Burrice da máquina? Erro no algoritmo? Não, erro no acordo. Não se pode torcer a barra e querer que ela fique direita ao mesmo tempo. Claro que a máquina tem falhas: abre indistintamente as vogais em “coação” (de coar) e “coacção” (coagir); e lê “acordam” como “acurdam”. Mas ainda assim tem suficiente “entendimento” para abrir o u em “equitativo” ou “equidade” e fechá-lo em “equilibrado” ou “equinócio”; e dá o devido som às vogais em contexto, abrindo o o em “quando eu acordo” (ò) e fechando-o na frase “assinaram o acordo” (ô).

Por isso, este teste é elucidativo: a grafia que nos impingiram em Portugal não é tragável, nem mesmo por uma máquina.

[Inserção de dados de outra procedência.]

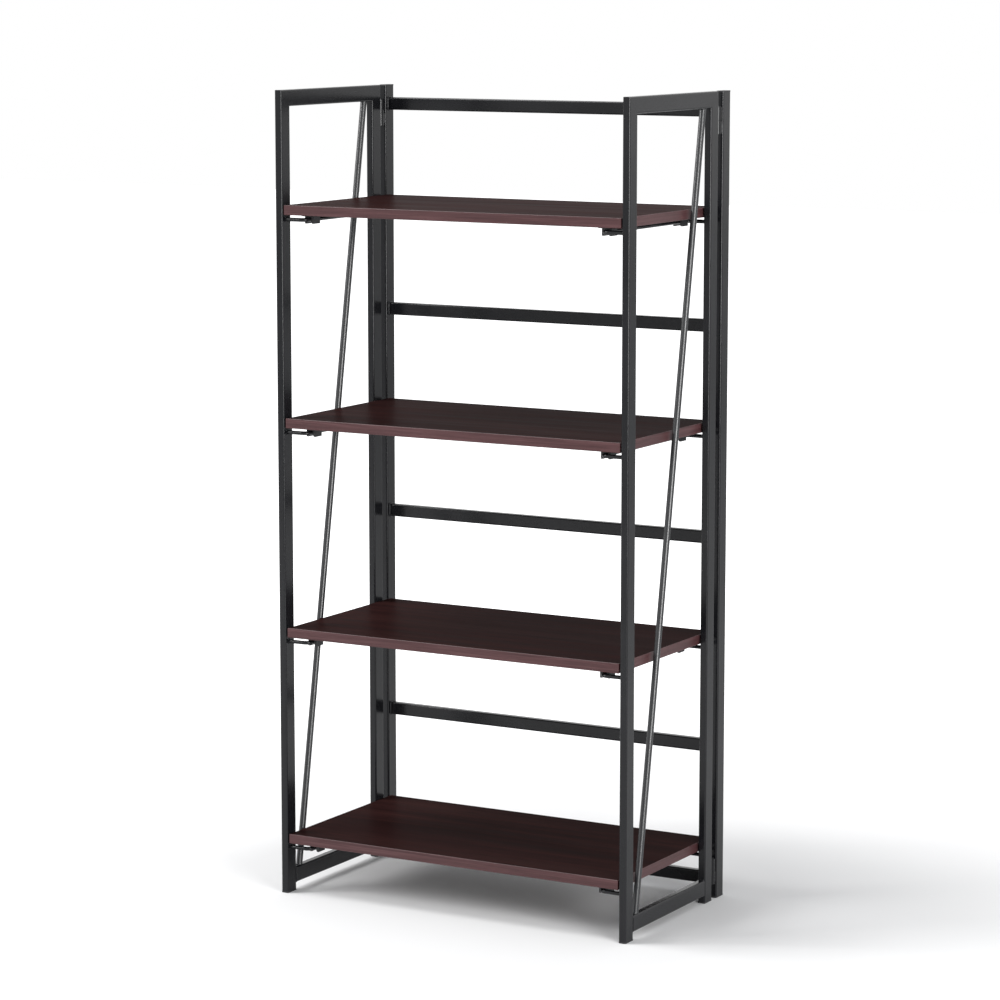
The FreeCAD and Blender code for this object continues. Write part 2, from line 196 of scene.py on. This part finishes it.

*JornalistaPúblico de 24 de Setembro de 2020

1 comentários:

Adriano Miranda Lima disse...

Ondina, o que é intrigante é constatar que a maior parte das pessoas cultas, inteligentes, lúcidas e sem outra motivação que não a defesa do interesse público, continuam a pregar no deserto, com os decisores políticos a assobiarem para o lado. À excepção de uma ou outra voz isolada e sem crédito a defender este AO, a verdade (científica) entra pelos olhos dentro e quem tem poder para parar e inverter o processo age como se nada se passasse. Será pelo desconforto que essa decisão acarreta e pelas suas consequências no imediato? Provavelmente, mas é só uma questão de reflectir sobre o que mais convém à grei: suportar os inconvenientes e custos da suspensão do AO ou deixar a língua portuguesa com entorses e maleitas insanáveis.
Este Acordo é das maiores monstruosidades cometidas pelo poder político português nas últimas décadas.